> _Dataset section_
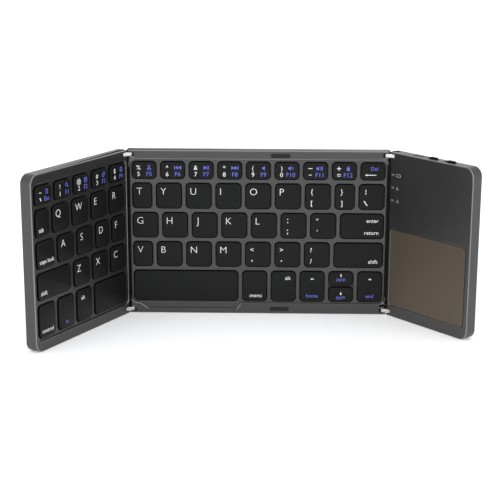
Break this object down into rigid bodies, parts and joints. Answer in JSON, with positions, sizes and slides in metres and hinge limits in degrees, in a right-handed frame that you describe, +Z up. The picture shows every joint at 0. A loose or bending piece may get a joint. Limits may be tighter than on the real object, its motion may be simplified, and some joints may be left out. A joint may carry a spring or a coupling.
{
  "type": "folding keyboard",
  "caption": "Slim tri-fold travel keyboard with a wing of keys, a centre panel and a touchpad wing on double-pivot links, standing half open on its front edge.",
  "frame": {"origin": "middle of the centre panel's standing (front) edge, at half its thickness", "axes": "+Z up the depth of the keyboard, from its front edge to its rear edge; -Y out of the centre panel's key face; +X towards the touchpad wing"},
  "size_m": [0.2464, 0.0843, 0.0989],
  "materials": {
    "frame_shell": "fine matt metallic paint, dark grey",
    "back_cover": "matt",
    "screw_steel": "turned",
    "link_chrome": "satin plated",
    "rubber_pad": "matt",
    "key_base_plate": "plain sheet",
    "membrane_rubber": "translucent grey",
    "touch_surface": "satin, brown grey",
    "circuit_board": "solder mask",
    "battery_foil": "pouch foil",
    "socket_steel": "plated sheet",
    "light_pipe": "clear, faint blue",
    "knob_plastic": "moulded",
    "flex_film": "film",
    "keycap": "fine matt, pale legends"
  },
  "bodies": {
    "centre_panel": {"centre_top_frame": "frame_shell", "centre_bottom_cover": "back_cover", "centre_hinge_screws": "screw_steel", "centre_feet_and_bumpers": "rubber_pad", "centre_key_base": "key_base_plate", "centre_switch_membrane": "membrane_rubber"},
    "left_links": {"left_fold_links": "link_chrome", "left_fold_pins": "screw_steel", "left_fold_flex": "flex_film"},
    "left_wing": {"left_top_frame": "frame_shell", "left_bottom_cover": "back_cover", "left_hinge_screws": "screw_steel", "left_feet": "rubber_pad", "left_key_base": "key_base_plate", "left_switch_membrane": "membrane_rubber"},
    "right_links": {"right_fold_links": "link_chrome", "right_fold_pins": "screw_steel", "right_fold_flex": "flex_film"},
    "right_wing": {"right_top_frame": "frame_shell", "right_bottom_cover": "back_cover", "right_hinge_screws": "screw_steel", "right_feet": "rubber_pad", "touchpad": "touch_surface", "main_circuit_board": "circuit_board", "battery": "battery_foil", "charging_socket": "socket_steel", "indicator_lights": "light_pipe"},
    "power_knob": {"power_switch": "knob_plastic"},
    "mode_knob": {"mode_switch": "knob_plastic"},
    "key_a_body": {"key_a": "keycap"},
    "key_c_body": {"key_c": "keycap"},
    "key_d_body": {"key_d": "keycap"},
    "key_e_body": {"key_e": "keycap"},
    "key_f_body": {"key_f": "keycap"},
    "key_q_body": {"key_q": "keycap"},
    "key_r_body": {"key_r": "keycap"},
    "key_s_body": {"key_s": "keycap"},
    "key_w_body": {"key_w": "keycap"},
    "key_x_body": {"key_x": "keycap"},
    "key_z_body": {"key_z": "keycap"},
    "space_bar_left_body": {"space_bar_left": "keycap"},
    "left_number_and_modifier_keys_body": {"left_number_and_modifier_keys": "keycap"},
    "key_b_body": {"key_b": "keycap"},
    "key_g_body": {"key_g": "keycap"},
    "key_h_body": {"key_h": "keycap"},
    "key_i_body": {"key_i": "keycap"},
    "key_j_body": {"key_j": "keycap"},
    "key_k_body": {"key_k": "keycap"},
    "key_l_body": {"key_l": "keycap"},
    "key_m_body": {"key_m": "keycap"},
    "key_n_body": {"key_n": "keycap"},
    "key_o_body": {"key_o": "keycap"},
    "key_p_body": {"key_p": "keycap"},
    "key_t_body": {"key_t": "keycap"},
    "key_u_body": {"key_u": "keycap"},
    "key_v_body": {"key_v": "keycap"},
    "key_y_body": {"key_y": "keycap"},
    "space_bar_centre_body": {"space_bar_centre": "keycap"},
    "centre_number_keys_body": {"centre_number_keys": "keycap"},
    "punctuation_and_command_keys_body": {"punctuation_and_command_keys": "keycap"}
  },
  "joints": [
    {"name": "left_link_fold", "type": "hinge", "parent": "centre_panel", "child": "left_links", "pos_m": [-0.07415, -0.0019, 0], "axis": [0, 0, 1], "range_deg": [-30.45, 59.55], "deforming": ["left_fold_flex"]},
    {"name": "left_wing_fold", "type": "hinge", "parent": "left_links", "child": "left_wing", "pos_m": [-0.07777, -0.00403, 0], "axis": [0, 0, 1], "range_deg": [-30.45, 59.55], "deforming": ["left_fold_flex"]},
    {"name": "right_link_fold", "type": "hinge", "parent": "centre_panel", "child": "right_links", "pos_m": [0.07415, -0.0019, 0], "axis": [0, 0, -1], "range_deg": [-24.9, 65.1], "deforming": ["right_fold_flex"]},
    {"name": "right_wing_fold", "type": "hinge", "parent": "right_links", "child": "right_wing", "pos_m": [0.07796, -0.00367, 0], "axis": [0, 0, -1], "range_deg": [-24.9, 65.1], "deforming": ["right_fold_flex"]},
    {"name": "key_a_press", "type": "slide", "parent": "left_wing", "child": "key_a_body", "axis": [-0.8738, 0.4863, 0], "range_m": [0, 0.0016], "stiffness_N_per_m": 250, "springref_m": -0.0006, "deforming": ["left_switch_membrane"]},
    {"name": "key_c_press", "type": "slide", "parent": "left_wing", "child": "key_c_body", "axis": [-0.8738, 0.4863, 0], "range_m": [0, 0.0016], "stiffness_N_per_m": 250, "springref_m": -0.0006, "deforming": ["left_switch_membrane"]},
    {"name": "key_d_press", "type": "slide", "parent": "left_wing", "child": "key_d_body", "axis": [-0.8738, 0.4863, 0], "range_m": [0, 0.0016], "stiffness_N_per_m": 250, "springref_m": -0.0006, "deforming": ["left_switch_membrane"]},
    {"name": "key_e_press", "type": "slide", "parent": "left_wing", "child": "key_e_body", "axis": [-0.8738, 0.4863, 0], "range_m": [0, 0.0016], "stiffness_N_per_m": 250, "springref_m": -0.0006, "deforming": ["left_switch_membrane"]},
    {"name": "key_f_press", "type": "slide", "parent": "left_wing", "child": "key_f_body", "axis": [-0.8738, 0.4863, 0], "range_m": [0, 0.0016], "stiffness_N_per_m": 250, "springref_m": -0.0006, "deforming": ["left_switch_membrane"]},
    {"name": "key_q_press", "type": "slide", "parent": "left_wing", "child": "key_q_body", "axis": [-0.8738, 0.4863, 0], "range_m": [0, 0.0016], "stiffness_N_per_m": 250, "springref_m": -0.0006, "deforming": ["left_switch_membrane"]},
    {"name": "key_r_press", "type": "slide", "parent": "left_wing", "child": "key_r_body", "axis": [-0.8738, 0.4863, 0], "range_m": [0, 0.0016], "stiffness_N_per_m": 250, "springref_m": -0.0006, "deforming": ["left_switch_membrane"]},
    {"name": "key_s_press", "type": "slide", "parent": "left_wing", "child": "key_s_body", "axis": [-0.8738, 0.4863, 0], "range_m": [0, 0.0016], "stiffness_N_per_m": 250, "springref_m": -0.0006, "deforming": ["left_switch_membrane"]},
    {"name": "key_w_press", "type": "slide", "parent": "left_wing", "child": "key_w_body", "axis": [-0.8738, 0.4863, 0], "range_m": [0, 0.0016], "stiffness_N_per_m": 250, "springref_m": -0.0006, "deforming": ["left_switch_membrane"]},
    {"name": "key_x_press", "type": "slide", "parent": "left_wing", "child": "key_x_body", "axis": [-0.8738, 0.4863, 0], "range_m": [0, 0.0016], "stiffness_N_per_m": 250, "springref_m": -0.0006, "deforming": ["left_switch_membrane"]},
    {"name": "key_z_press", "type": "slide", "parent": "left_wing", "child": "key_z_body", "axis": [-0.8738, 0.4863, 0], "range_m": [0, 0.0016], "stiffness_N_per_m": 250, "springref_m": -0.0006, "deforming": ["left_switch_membrane"]},
    {"name": "space_bar_left_press", "type": "slide", "parent": "left_wing", "child": "space_bar_left_body", "axis": [-0.8738, 0.4863, 0], "range_m": [0, 0.0016], "stiffness_N_per_m": 250, "springref_m": -0.0006, "deforming": ["left_switch_membrane"]},
    {"name": "left_number_and_modifier_keys_press", "type": "slide", "parent": "left_wing", "child": "left_number_and_modifier_keys_body", "axis": [-0.8738, 0.4863, 0], "range_m": [0, 0.0016], "stiffness_N_per_m": 2750, "springref_m": -0.0006, "deforming": ["left_switch_membrane"]},
    {"name": "key_b_press", "type": "slide", "parent": "centre_panel", "child": "key_b_body", "axis": [0, 1, 0], "range_m": [0, 0.0016], "stiffness_N_per_m": 250, "springref_m": -0.0006, "deforming": ["centre_switch_membrane"]},
    {"name": "key_g_press", "type": "slide", "parent": "centre_panel", "child": "key_g_body", "axis": [0, 1, 0], "range_m": [0, 0.0016], "stiffness_N_per_m": 250, "springref_m": -0.0006, "deforming": ["centre_switch_membrane"]},
    {"name": "key_h_press", "type": "slide", "parent": "centre_panel", "child": "key_h_body", "axis": [0, 1, 0], "range_m": [0, 0.0016], "stiffness_N_per_m": 250, "springref_m": -0.0006, "deforming": ["centre_switch_membrane"]},
    {"name": "key_i_press", "type": "slide", "parent": "centre_panel", "child": "key_i_body", "axis": [0, 1, 0], "range_m": [0, 0.0016], "stiffness_N_per_m": 250, "springref_m": -0.0006, "deforming": ["centre_switch_membrane"]},
    {"name": "key_j_press", "type": "slide", "parent": "centre_panel", "child": "key_j_body", "axis": [0, 1, 0], "range_m": [0, 0.0016], "stiffness_N_per_m": 250, "springref_m": -0.0006, "deforming": ["centre_switch_membrane"]},
    {"name": "key_k_press", "type": "slide", "parent": "centre_panel", "child": "key_k_body", "axis": [0, 1, 0], "range_m": [0, 0.0016], "stiffness_N_per_m": 250, "springref_m": -0.0006, "deforming": ["centre_switch_membrane"]},
    {"name": "key_l_press", "type": "slide", "parent": "centre_panel", "child": "key_l_body", "axis": [0, 1, 0], "range_m": [0, 0.0016], "stiffness_N_per_m": 250, "springref_m": -0.0006, "deforming": ["centre_switch_membrane"]},
    {"name": "key_m_press", "type": "slide", "parent": "centre_panel", "child": "key_m_body", "axis": [0, 1, 0], "range_m": [0, 0.0016], "stiffness_N_per_m": 250, "springref_m": -0.0006, "deforming": ["centre_switch_membrane"]},
    {"name": "key_n_press", "type": "slide", "parent": "centre_panel", "child": "key_n_body", "axis": [0, 1, 0], "range_m": [0, 0.0016], "stiffness_N_per_m": 250, "springref_m": -0.0006, "deforming": ["centre_switch_membrane"]},
    {"name": "key_o_press", "type": "slide", "parent": "centre_panel", "child": "key_o_body", "axis": [0, 1, 0], "range_m": [0, 0.0016], "stiffness_N_per_m": 250, "springref_m": -0.0006, "deforming": ["centre_switch_membrane"]},
    {"name": "key_p_press", "type": "slide", "parent": "centre_panel", "child": "key_p_body", "axis": [0, 1, 0], "range_m": [0, 0.0016], "stiffness_N_per_m": 250, "springref_m": -0.0006, "deforming": ["centre_switch_membrane"]},
    {"name": "key_t_press", "type": "slide", "parent": "centre_panel", "child": "key_t_body", "axis": [0, 1, 0], "range_m": [0, 0.0016], "stiffness_N_per_m": 250, "springref_m": -0.0006, "deforming": ["centre_switch_membrane"]},
    {"name": "key_u_press", "type": "slide", "parent": "centre_panel", "child": "key_u_body", "axis": [0, 1, 0], "range_m": [0, 0.0016], "stiffness_N_per_m": 250, "springref_m": -0.0006, "deforming": ["centre_switch_membrane"]},
    {"name": "key_v_press", "type": "slide", "parent": "centre_panel", "child": "key_v_body", "axis": [0, 1, 0], "range_m": [0, 0.0016], "stiffness_N_per_m": 250, "springref_m": -0.0006, "deforming": ["centre_switch_membrane"]},
    {"name": "key_y_press", "type": "slide", "parent": "centre_panel", "child": "key_y_body", "axis": [0, 1, 0], "range_m": [0, 0.0016], "stiffness_N_per_m": 250, "springref_m": -0.0006, "deforming": ["centre_switch_membrane"]},
    {"name": "space_bar_centre_press", "type": "slide", "parent": "centre_panel", "child": "space_bar_centre_body", "axis": [0, 1, 0], "range_m": [0, 0.0016], "stiffness_N_per_m": 250, "springref_m": -0.0006, "deforming": ["centre_switch_membrane"]},
    {"name": "centre_number_keys_press", "type": "slide", "parent": "centre_panel", "child": "centre_number_keys_body", "axis": [0, 1, 0], "range_m": [0, 0.0016], "stiffness_N_per_m": 2000, "springref_m": -0.0006, "deforming": ["centre_switch_membrane"]},
    {"name": "punctuation_and_command_keys_press", "type": "slide", "parent": "centre_panel", "child": "punctuation_and_command_keys_body", "axis": [0, 1, 0], "range_m": [0, 0.0016], "stiffness_N_per_m": 4250, "springref_m": -0.0006, "deforming": ["centre_switch_membrane"]},
    {"name": "power_switch_slide", "type": "slide", "parent": "right_wing", "child": "power_knob", "axis": [-0.6455, 0.7638, 0], "range_m": [0, 0.0026]},
    {"name": "mode_switch_slide", "type": "slide", "parent": "right_wing", "child": "mode_knob", "axis": [-0.6455, 0.7638, 0], "range_m": [0, 0.0026]}
  ]
}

> _What this task involves_
Gather every line from the listing above in which the word "with" appears.

> _Correct response_
Break this object down into rigid bodies, parts and joints. Answer in JSON, with positions, sizes and slides in metres and hinge limits in degrees, in a right-handed frame that you describe, +Z up. The picture shows every joint at 0. A loose or bending piece may get a joint. Limits may be tighter than on the real object, its motion may be simplified, and some joints may be left out. A joint may carry a spring or a coupling.
  "caption": "Slim tri-fold travel keyboard with a wing of keys, a centre panel and a touchpad wing on double-pivot links, standing half open on its front edge.",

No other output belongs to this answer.